# [WORK TO DO]
Return the full listing exactly as it is written.

# [SUPPLIED DATA]

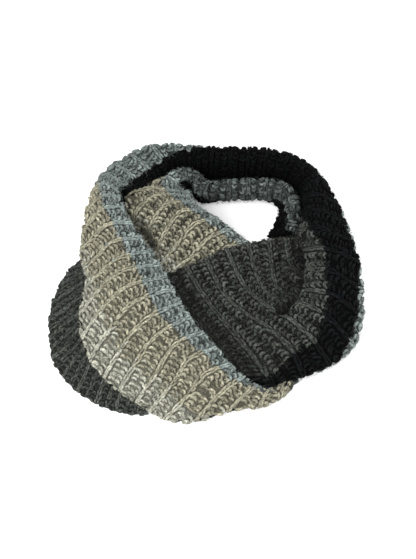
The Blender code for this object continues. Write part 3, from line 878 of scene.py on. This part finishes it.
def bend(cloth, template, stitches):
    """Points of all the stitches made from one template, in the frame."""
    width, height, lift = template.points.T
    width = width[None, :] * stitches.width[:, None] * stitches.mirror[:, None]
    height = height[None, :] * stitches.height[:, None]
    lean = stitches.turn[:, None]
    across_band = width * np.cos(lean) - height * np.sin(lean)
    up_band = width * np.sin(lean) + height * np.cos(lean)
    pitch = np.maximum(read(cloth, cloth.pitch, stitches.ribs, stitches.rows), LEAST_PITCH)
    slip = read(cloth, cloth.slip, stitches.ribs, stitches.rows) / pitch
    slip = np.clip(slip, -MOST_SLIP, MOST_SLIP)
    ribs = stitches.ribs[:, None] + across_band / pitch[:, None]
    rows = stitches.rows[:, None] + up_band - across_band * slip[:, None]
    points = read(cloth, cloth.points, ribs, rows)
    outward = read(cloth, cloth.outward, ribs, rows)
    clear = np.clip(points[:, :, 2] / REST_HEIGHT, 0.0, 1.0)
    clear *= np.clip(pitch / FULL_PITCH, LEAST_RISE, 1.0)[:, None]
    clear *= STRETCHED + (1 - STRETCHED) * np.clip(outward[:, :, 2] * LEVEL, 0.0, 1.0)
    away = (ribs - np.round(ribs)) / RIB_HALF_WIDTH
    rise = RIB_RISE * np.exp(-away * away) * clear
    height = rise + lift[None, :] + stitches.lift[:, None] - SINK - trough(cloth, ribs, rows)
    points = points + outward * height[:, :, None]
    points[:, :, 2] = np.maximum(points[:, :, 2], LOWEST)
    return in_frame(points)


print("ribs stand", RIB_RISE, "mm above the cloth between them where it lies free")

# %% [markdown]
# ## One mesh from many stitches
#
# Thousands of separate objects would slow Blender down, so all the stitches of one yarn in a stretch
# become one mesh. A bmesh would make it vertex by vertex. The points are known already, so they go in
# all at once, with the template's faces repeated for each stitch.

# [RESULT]
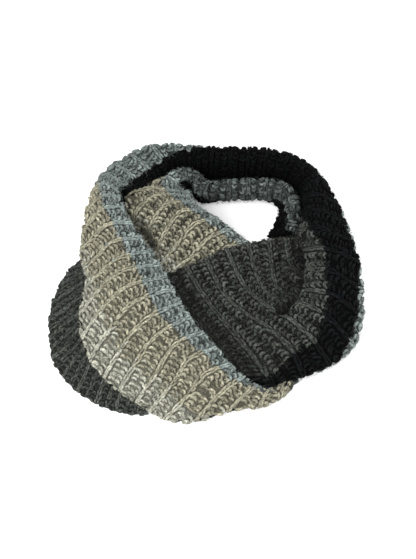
The Blender code for this object continues. Write part 3, from line 878 of scene.py on. This part finishes it.
def bend(cloth, template, stitches):
    """Points of all the stitches made from one template, in the frame."""
    width, height, lift = template.points.T
    width = width[None, :] * stitches.width[:, None] * stitches.mirror[:, None]
    height = height[None, :] * stitches.height[:, None]
    lean = stitches.turn[:, None]
    across_band = width * np.cos(lean) - height * np.sin(lean)
    up_band = width * np.sin(lean) + height * np.cos(lean)
    pitch = np.maximum(read(cloth, cloth.pitch, stitches.ribs, stitches.rows), LEAST_PITCH)
    slip = read(cloth, cloth.slip, stitches.ribs, stitches.rows) / pitch
    slip = np.clip(slip, -MOST_SLIP, MOST_SLIP)
    ribs = stitches.ribs[:, None] + across_band / pitch[:, None]
    rows = stitches.rows[:, None] + up_band - across_band * slip[:, None]
    points = read(cloth, cloth.points, ribs, rows)
    outward = read(cloth, cloth.outward, ribs, rows)
    clear = np.clip(points[:, :, 2] / REST_HEIGHT, 0.0, 1.0)
    clear *= np.clip(pitch / FULL_PITCH, LEAST_RISE, 1.0)[:, None]
    clear *= STRETCHED + (1 - STRETCHED) * np.clip(outward[:, :, 2] * LEVEL, 0.0, 1.0)
    away = (ribs - np.round(ribs)) / RIB_HALF_WIDTH
    rise = RIB_RISE * np.exp(-away * away) * clear
    height = rise + lift[None, :] + stitches.lift[:, None] - SINK - trough(cloth, ribs, rows)
    points = points + outward * height[:, :, None]
    points[:, :, 2] = np.maximum(points[:, :, 2], LOWEST)
    return in_frame(points)


print("ribs stand", RIB_RISE, "mm above the cloth between them where it lies free")

# %% [markdown]
# ## One mesh from many stitches
#
# Thousands of separate objects would slow Blender down, so all the stitches of one yarn in a stretch
# become one mesh. A bmesh would make it vertex by vertex. The points are known already, so they go in
# all at once, with the template's faces repeated for each stitch.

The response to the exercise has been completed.